A bunch of forgettable soap opera vets, Sidney Poitier’s daughter and Bruce “I’m Not Harry Anderson” Davison round out the cast. Greg Ellis (”Michael Amador” from S3 of 24) plays the head of a team of mercenaries (how do you know he’s evil? because he’s British). David Hasselhoff has a cameo as a half-filled duffel bag perched atop a suit stuffed with ham the original driver of KITT. Val Kilmer plays the voice of KITT, miraculously failing to impress me with what should be the easiest role in the show. You’re the sarcastic computer! Come on!

Breach: A remarkably accurate depiction of the Robert Hanssen takedown. Cooper’s portrayal of Hanssen is subtle but compelling. There’s a scene where Hanssen (a rigidly Catholic hardass) is being photographed for his service anniversary portrait. He loses his temper at being fussed over for twenty minutes by the homosexual photographer and stalks off. A lesser film would have made the photographer not just gay but fa-LA-ming, and had Hanssen not just walk off bitterly but throw a temper tantrum. The understated touch, however, pays off here.

The script impressed me with its intelligence. In addition to Cooper’s star turn, Laura Linney, Dennis Haysbert and Gary Cole also do some remarkable work, and Ryan Philippe doesn’t screw anything up too bad.

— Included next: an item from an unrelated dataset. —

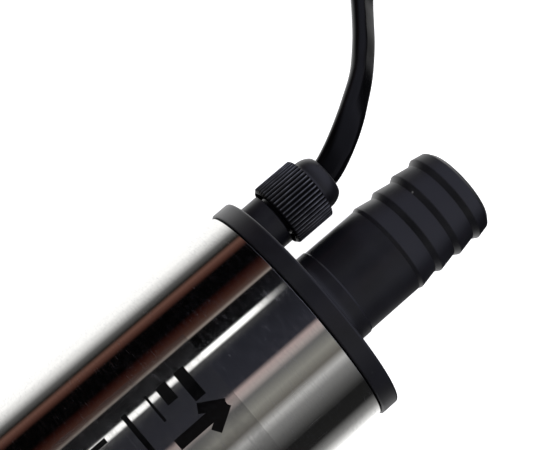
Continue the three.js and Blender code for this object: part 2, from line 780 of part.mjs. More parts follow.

This Gun For Hire: One of Graham Greene’s early “entertainments.” A hitman assassinates a British minister in 1936, nearly kicking off another Great War. Betrayed by his employers, he scrambles for shelter one step ahead of the cops. Greene has a pretty remarkable ability to put us in the heads of all of the minor characters - their concerns about class and the petty mundanity of life, their fears, their history, etc. It’s not as rampantly Catholic as his later books (like The Power and the Glory) but still contains some philosophical divergences on the notion of sin and redemption. Good light reading.